One of the problems we’ve faced in the past is that we don't want to use a customer too much, so it’s a great idea to have a database that lets you see who's there and what they’ve done recently. That way, you don't reach out to them too much and overwhelm them with conversations from all of your customer-facing teams.

They might be getting engaged in feedback sessions from the product team, the customer success team probably has calls with them too, and sales teams are coming in and trying to upsell them at the same time. There can be lots of clashing components, so it's very important that we work together to make sure we're not bothering the customer too much because at the end of the day we want to savor that relationship.

Creating little pods of customer success managers, engineers, and account managers for each account helped us to find a balance and make sure that we didn't overwhelm those customers too much.

Bridget Heaton

My response is a mixture between Anita’s and yours, Emma. I’d just add that setting expectations internally is vital too. How many times have you heard, “We need to do 50 customer case studies in the next three months”? Just no. That's very difficult to do, especially if you're just getting started. You could be three years in and that's still hard to do.

Also, if you were to do 50 customer case studies at a time, you'd be doing a disservice to the customers participating in those case studies. They all need to have their time to shine in that promotional cycle. What are they getting out of it if it's just going to be something that goes on the website?
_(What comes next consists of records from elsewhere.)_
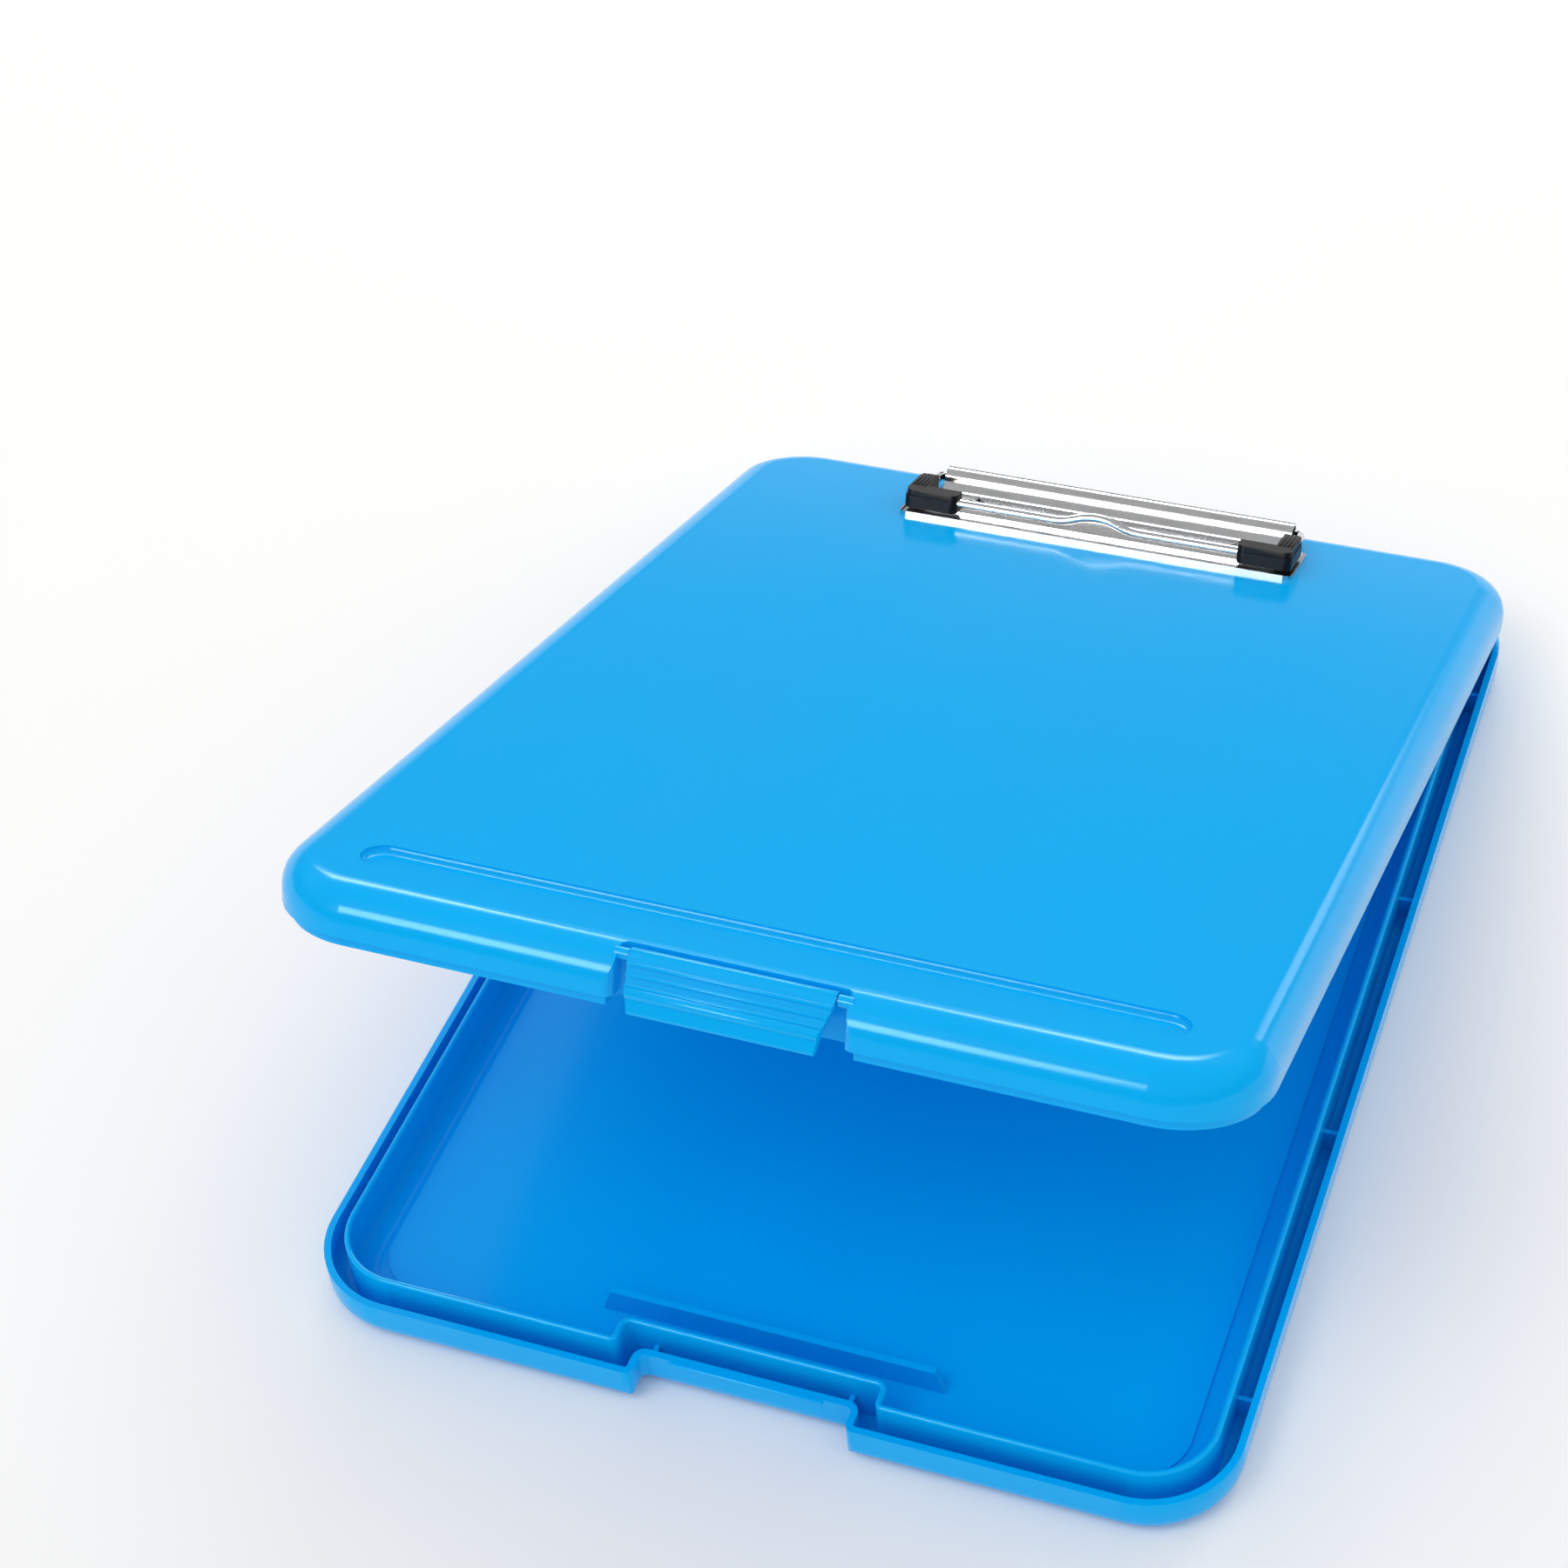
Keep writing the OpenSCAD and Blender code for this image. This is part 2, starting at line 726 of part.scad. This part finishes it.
module clip_plate() {
    dish_low_r = rivet_dish_r - emboss_h / 2;
    color(steel) opened() difference() {
        union() {
            along_x(-barrel_w / 2, barrel_w / 2) barrel_section();
            translate([0, (plate_front + plate_back) / 2, closed_h]) plate_form();
            at_rivets() cylinder(r = rivet_dish_r + sheet_t / 2, h = sheet_t + emboss_h);
        }
        at_rivets() translate([0, 0, sheet_t])
            cylinder(r1 = dish_low_r, r2 = rivet_dish_r + emboss_h / 2, h = 2 * emboss_h);
        rivet_holes(rivet_r + fit);
    }
}

// A round bar bent to an arc about the origin, from one direction to another.
module arc_rod(r, bend, from, to) {
    rotate(from) rotate_extrude(angle = to - from) translate([bend, 0]) circle(r);
}

// The bail is bent from one wire: two shafts in the barrel, two arms, and a waved front bar. It
// lies in one plane, which is tilted down from the barrel to the front bar.
module bail_plane() {
    translate([0, barrel_y, barrel_z]) rotate([bail_tilt, 0, 0]) children();
}

module bail_side(r) {
    bail_plane() {
        rod_x(shaft_end, bail_x - bail_r, r);
        translate([bail_x - bail_r, -bail_r]) arc_rod(r, bail_r, 0, 90);
        translate([bail_x, -bail_r]) rotate([90, 0, 0]) cylinder(r = r, h = bail_reach - 2 * bail_r);
        translate([bail_x - bail_r, bail_r - bail_reach]) arc_rod(r, bail_r, 270, 360);
        translate([0, -bail_reach]) {
            rod_x(wave_half, bail_x - bail_r, r);
            // the front bar bends up into the wave
            rotate([90, 0, 0]) translate([wave_half, wave_r]) {
                arc_rod(r, wave_r, 270 - wave_a, 270);
                for (a = [270 - wave_a, 270]) rotate(a) translate([wave_r, 0]) sphere(r + bend_swell);
            }
        }
    }
}

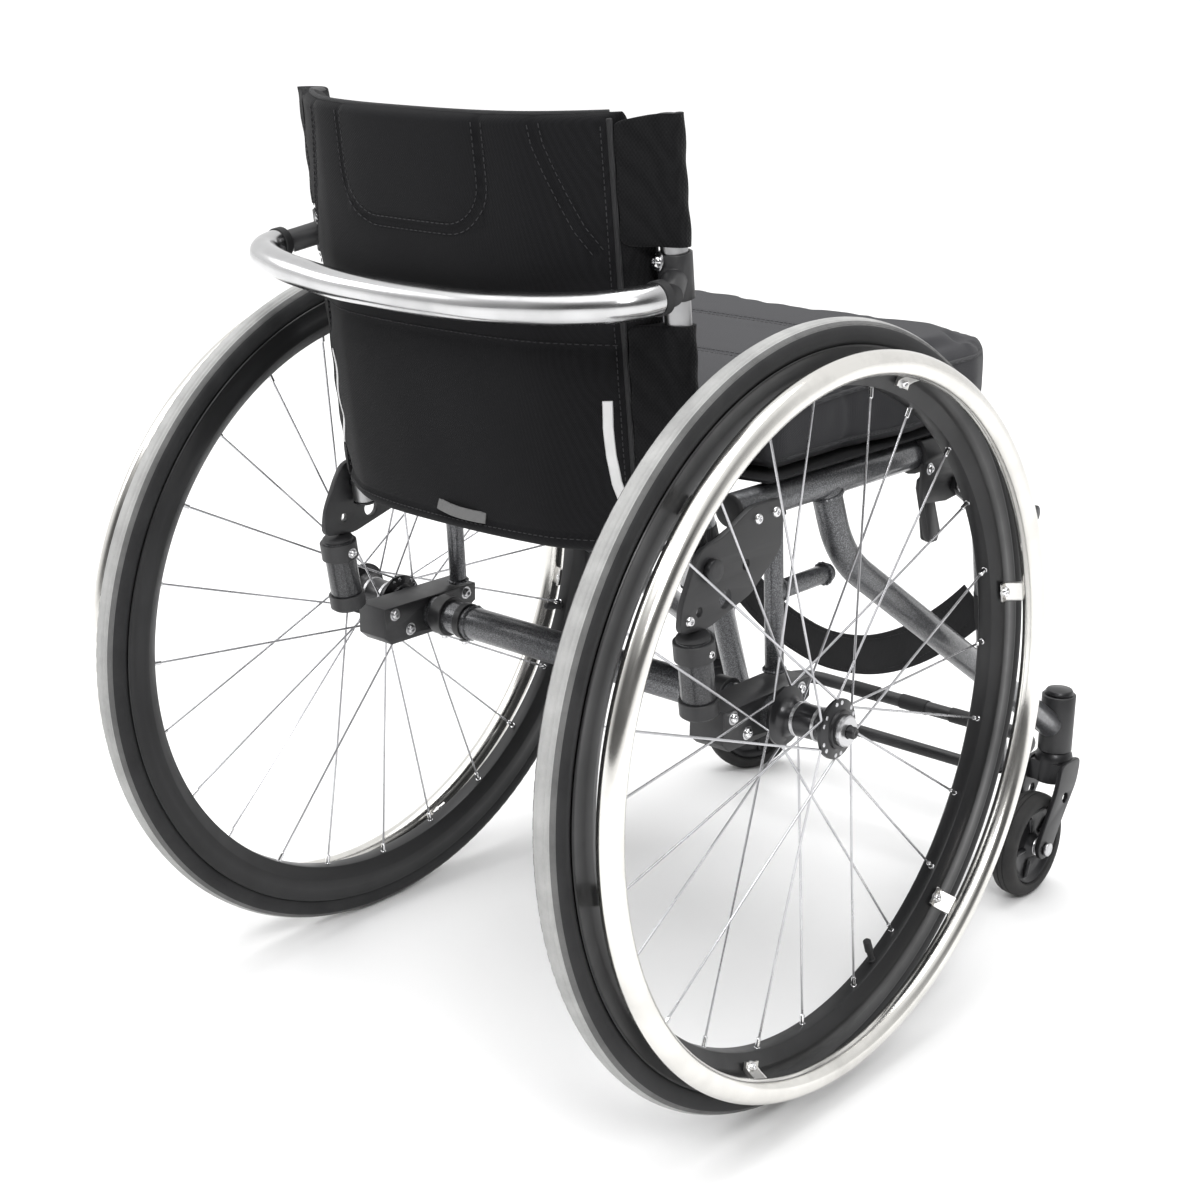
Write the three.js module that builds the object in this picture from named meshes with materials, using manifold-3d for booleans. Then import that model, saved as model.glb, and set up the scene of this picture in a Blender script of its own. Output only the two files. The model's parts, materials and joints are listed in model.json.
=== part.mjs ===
// Rigid-frame manual wheelchair, built as an assembly of separate pieces.
// Millimetres, +Z up. The chair faces -Y, so its right-hand side is -X.
// Inside the chair group, Y = 0 is the rear axle and Z = 0 the ground;
// the group is then moved along Y so that the origin is the middle of the footprint.

import * as THREE from 'three';
import { mergeVertices } from 'three/addons/utils/BufferGeometryUtils.js';
import Module from 'manifold-3d';

const wasm = await Module();
wasm.setup();

// ---------------------------------------------------------------- driving dimensions

const GAP = 0.3;                          // clearance between pieces that touch

const TYRE_R = 300;                       // 24 inch rear wheel
const TYRE_TUBE = 12;
const CAMBER = THREE.MathUtils.degToRad(1.65);
const HUB_X = 232;                        // hub centre from the middle plane
const HUB_Z = TYRE_R * Math.cos(CAMBER);
const WHEEL_SEGMENTS = 36;
const SPOKES = 24;
const SPOKE_R = 1.1;
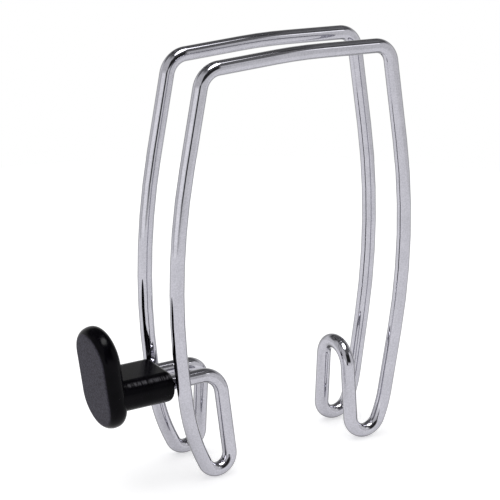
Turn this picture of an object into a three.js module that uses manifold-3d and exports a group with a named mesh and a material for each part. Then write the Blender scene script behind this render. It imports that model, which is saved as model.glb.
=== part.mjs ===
import * as THREE from 'three';
import { mergeVertices } from 'three/addons/utils/BufferGeometryUtils.js';
import Module from 'manifold-3d';

// Over-panel coat hook: one bent wire straddles a partition panel and carries a moulded peg.
// Millimetres. +X points to the plain side, +Y to the rear hoop, +Z up.
// The origin lies on the panel's top edge, midway between the two hoops.

// The round wire
const wireDiameter = 6.0;
const wireSides = 12;
const sectionStartDegrees = 15;
const largestRingTurnDegrees = 12;
const chordTolerance = 0.12;
const shortestStep = 0.05;

// The panel that the hook straddles
const panelThickness = 54.0;

// Distances between the front and rear hoops, centre to centre
const topSpacing = 25.6;
const bowSpacing = 25.8;
const pegFootSpacing = 26.6;
const plainFootSpacing = 23.2;

// Top bars and outer legs. Reaches are measured sideways from the middle of the panel,
// and drops down from the bend point at the crest.
const crestRadius = 254;
const cornerReach = 44.0;
const cornerDrop = 1.9;
const cornerRadius = 8.6;
const bowReach = 58.8;
const bowDrop = 85.5;
const bowRadius = 277;
const footDrop = 172.0;

// Knees and feet on the peg side
const pegKneeReach = 48.4;
const pegKneeDrop = 154.9;
const pegKneeRadius = 88;
const pegFootOuterReach = 39.5;
const pegFootInnerReach = 28.8;

// Knees and feet on the plain side
const plainKneeReach = 48.6;
const plainKneeDrop = 161.5;
const plainKneeRadius = 80;
const plainFootOuterReach = 44.4;
const plainFootInnerReach = 32.6;

// The arch that joins the two hoops on the plain side
const archReach = 31.2;
const archDrop = 133.5;
const archSpacing = 16.8;

// The strands that pass between the legs and enter the peg
const strandBendReach = 31.4;
const strandDrop = 132.0;
const strandBendRadius = 8.8;
const strandClearance = 0.35;
const strandInsertion = 21.1;

// The peg's stem, with a blind bore for each end of the wire
const stemEndReach = 54.9;
const stemDrop = 132.8;
const stemWidth = 25.8;
const stemHeight = 13.0;
const stemCornerRadius = 6.0;
const stemEdgeRadius = 2.4;
const stemRootDepth = 4.4;
const boreClearance = 0.3;
const boreEndGap = 1.0;
const boreSides = 24;

// The peg's upright plate, leaning outwards at its top
const plateReach = 86.3;
const plateDrop = 126.9;
const plateWidth = 26.4;
const plateHeight = 44.1;
const plateCornerRadius = 12.9;
const plateThickness = 8.5;
const plateTiltDegrees = 8.9;
const faceRimWidth = 3.0;
const faceRimDepth = 4.2;
const backRimWidth = 4.0;
const backRimDepth = 3.9;
const rimSteps = 4;
const quarterArcSteps = 12;

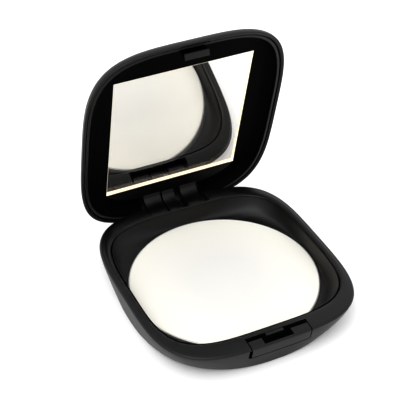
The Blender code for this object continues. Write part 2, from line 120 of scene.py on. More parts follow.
# Button
BUTTON_LEFT_X = BUTTON_LOW.x
BUTTON_RIGHT_X = BUTTON_HIGH.x
BUTTON_BACK_Y = BUTTON_HIGH.y
BUTTON_FOOT_Z = BUTTON_LOW.z
BAY_BACK_Y = -31.8 * MM
BAY_FLOOR_Z = 5.5 * MM
BAY_HALF_X = 12.0 * MM
BAY_WALL = 0.8 * MM
POCKET_HALF_X = 4.7 * MM
POCKET_FRONT_Y = -35.2 * MM
POCKET_STEP = 0.45 * MM
POCKET_STEP_Z = 8.5 * MM
SLOT_LEFT_X = -9.8 * MM      # slot between the button's left end and the base, below the rim
SLOT_RIGHT_X = -8.75 * MM
SLOT_TOP_Z = 9.3 * MM
SLOT_BACK_Y = -34.0 * MM
BUTTON_TRAVEL = 0.6 * MM
SPRING_BORE_X = 7.2 * MM
SPRING_BORE_Z = 8.0 * MM
SPRING_BORE_RADIUS = 1.25 * MM
SPRING_BORE_END_Y = -35.2 * MM
SPRING_RADIUS = 0.8 * MM
SPRING_WIRE = 0.12 * MM
CATCH_LEFT_X = -2.85 * MM    # block behind the hook
CATCH_RIGHT_X = 2.9 * MM
CATCH_FRONT_Y = -32.95 * MM
CATCH_FOOT_Z = 8.7 * MM
CATCH_TOP_Z = 10.1 * MM

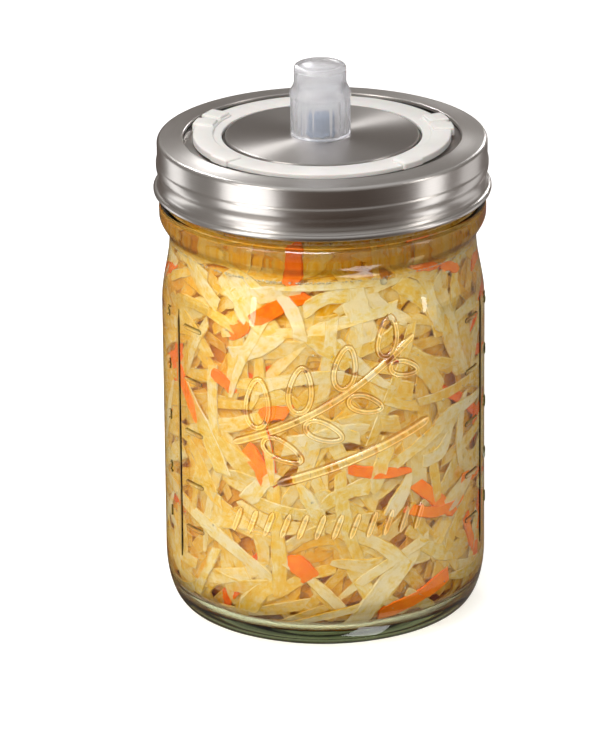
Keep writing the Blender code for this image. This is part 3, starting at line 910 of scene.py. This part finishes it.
class Heap:
    """Collects strips into one mesh, and keeps their depth behind the glass and their fibre marks."""

    def __init__(self, dice):
        self.dice = dice
        self.verts = []
        self.faces = []
        self.shade_depths = []
        self.strands = []
        self.count = 0

    def add(self, length, width, thickness, depth, place, roll=None, dive=None):
        d = self.dice
        bend = d.gauss(0, 0.06) * length
        roll = (d.gauss(0, 0.08), d.gauss(0, 0.10)) if roll is None else roll
        dive = (depth, d.gauss(0, 0.25) * MM, abs(d.gauss(0, 0.3)) * MM) if dive is None else dive
        dive = (*dive, d.uniform(0.18, 0.55) * MM)
        taper = d.choice((0.0, 0.0, 0.4, 0.9, -0.9))
        ends = (taper, d.uniform(-0.8, 0.8), d.uniform(0, math.tau))
        wave = d.gauss(0, 0.35) * MM
        verts, faces, marks = strip(length, width, thickness, bend, wave, dive, roll, ends, place)
        start = len(self.verts)
        self.verts += verts
        self.faces += [tuple(start + i for i in face) for face in faces]
        # How deep the strip lies, for its painted shade in the material
        self.shade_depths += [min(max(depth / DEEPEST_SHADE_DEPTH, 0.0), 1.0)] * len(verts)
        self.strands += [(across, along, 0.01 * self.count) for across, along in marks]
        self.count += 1

    def build(self, name, material):
        obj = add_mesh(name, self.verts, self.faces, material, 32.0)
        keep_marks(obj.data, self.shade_depths, self.strands)
        return obj


def keep_marks(mesh, shade_depths, strands):
    """Keeps each point's depth in the heap, which the material turns into painted shade, and its place
    along the fibres on the mesh, for the material.
    """
    depth = mesh.attributes.new("depth", "FLOAT", "POINT")
    depth.data.foreach_set("value", np.array(shade_depths, np.float32))
    strand = mesh.attributes.new("strand", "FLOAT_VECTOR", "POINT")
    strand.data.foreach_set("vector", np.array(strands, np.float32).ravel())


def add_front(heap, strips, thickness, depth, behind, swing, bow, roll):
    """The strips that lie foremost at the front, each in its own place."""
    for angle, z, tilt, length, width in strips:
        place = wall_place(math.radians(angle), z * MM, math.radians(tilt))
        dive = (behind, heap.dice.uniform(-swing, swing), bow)
        heap.add(length * MM, width * MM, thickness, depth, place, roll=roll, dive=dive)


def add_layers(dice, cabbage, carrot):
    """Strips at random all over the wall, one layer behind another."""
    for count, depth in LAYERS:
        for i in range(count):
            t = (i + dice.uniform(-0.4, 0.4)) / count
            z = (9.0 + 110.0 * min(max(t, 0.0), 1.0)) * MM
            angle = i * GOLDEN_TURN + dice.uniform(-0.3, 0.3)
            tilt = dice.gauss(0.35, 0.75) if dice.random() < 0.5 else dice.uniform(-1.6, 1.6)
            own = depth + dice.uniform(-0.4, 0.4) * MM
            length = dice.triangular(13, 36, 20) * MM
            width = dice.triangular(2.2, 6.4, 3.6) * MM
            place = wall_place(angle, z, tilt)
            away = 1.2 < abs((angle + math.pi) % math.tau - math.pi)
            share = BACK_CARROT_SHARE if away else FRONT_CARROT_SHARE
            target = carrot if dice.random() < share else cabbage
            target.add(length, width, dice.uniform(0.45, 0.75) * MM, own, place)


def add_top(dice, cabbage, carrot):
    """Strips that lie flat on the top, under the lid."""
    for _ in range(TOP_SHREDS):
        reach = 30.0 * MM * math.sqrt(dice.random())
        turn = dice.uniform(0, math.tau)
        place = top_place(reach * math.cos(turn), reach * math.sin(turn), dice.uniform(0, math.pi))
        target = carrot if dice.random() < TOP_CARROT_SHARE else cabbage
        length, width = dice.uniform(10, 20) * MM, dice.uniform(2.5, 5) * MM
        target.add(length, width, 1.0 * MM, dice.uniform(0, 1.0) * MM, place)


def build_vegetables():
    dice = random.Random(SHRED_SEED)
    cabbage, carrot = Heap(dice), Heap(dice)
    add_front(carrot, FRONT_CARROTS, 1.2 * MM, 0.9 * MM, 0.95 * MM, 0.3 * MM, 0.5 * MM, (0.05, 0.1))
    add_front(cabbage, FRONT_CABBAGES, 0.9 * MM, 0.0, 0.75 * MM, 0.2 * MM, 0.4 * MM, (0.0, 0.08))
    add_layers(dice, cabbage, carrot)
    add_top(dice, cabbage, carrot)
    pale, gold, orange = (0.98, 0.90, 0.68), (0.95, 0.78, 0.40), (1.0, 0.45, 0.05)
    cabbage_look = shred_material("cabbage", CABBAGE_STOPS, 0.15, 0.32, 0.75, pale)
    carrot_look = shred_material("carrot", CARROT_STOPS, 0.25, 0.05, 0.5, orange)
    cabbage_obj = cabbage.build("cabbage_shreds", cabbage_look)
    carrot_obj = carrot.build("carrot_shreds", carrot_look)
    core = build_core(shred_material("packed_cabbage", CABBAGE_STOPS, 0.3, 0.0, 0.0, gold))
    for piece in (cabbage_obj, carrot_obj, core):
        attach(piece, "root")
    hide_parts("shredded_vegetables")


def build_core(material):
    """The lumpy mass behind the shreds that show."""
    heel_r = INNER_HEEL_R - CORE_BEHIND * 0.8
    profile = [
        (0.0, FLOOR_Z + 1.2 * MM),
        *arc(BODY_R - WALL - INNER_HEEL_R, FLOOR_Z + INNER_HEEL_R, heel_r, -90, 0, 8),
    ]
    steps = 44
    low = FLOOR_Z + INNER_HEEL_R
    for i in range(1, steps + 1):
        z = low + (FILL_TOP_Z - 1.0 * MM - low) * i / steps
        profile.append((wall_radius(z) - CORE_BEHIND, z))
    profile += [(30.0 * MM, FILL_TOP_Z - 0.4 * MM), (15.0 * MM, FILL_TOP_Z - 0.2 * MM), (0.0, FILL_TOP_Z)]
    core = lathe("packed_core", profile, 120, material)
    for vert in core.data.vertices:
        x, y, z = vert.co
        turn = math.atan2(y, x)
        coarse = math.sin(9 * turn + 210 * z) + math.sin(14 * turn - 330 * z + 2)
        grow = 1 + 0.006 * (coarse + math.sin(23 * turn + 500 * z))
        vert.co = (x * grow, y * grow, z)
    places = [tuple(vert.co) for vert in core.data.vertices]
    # The whole core takes the deepest colour of the ramp: painted shade of the heap's inside
    keep_marks(core.data, [1.0] * len(places), places)
    return core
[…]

I've always felt like a customer marketer works with advocates, but they are the advocates’ advocate in the organization. Inevitably, if you have a star advocate that you've used five times, your CMO is going to come to you and say, “Let's use Bob again.” It’s your job to say that you can't use Bob again. You have to protect those advocates on behalf of the overall organization.

Emma Datny

Fantastic. Anita, Bridget, Carrie, thank you so much. I loved having this conversation with you all. It was fantastic. I really appreciate all of your time.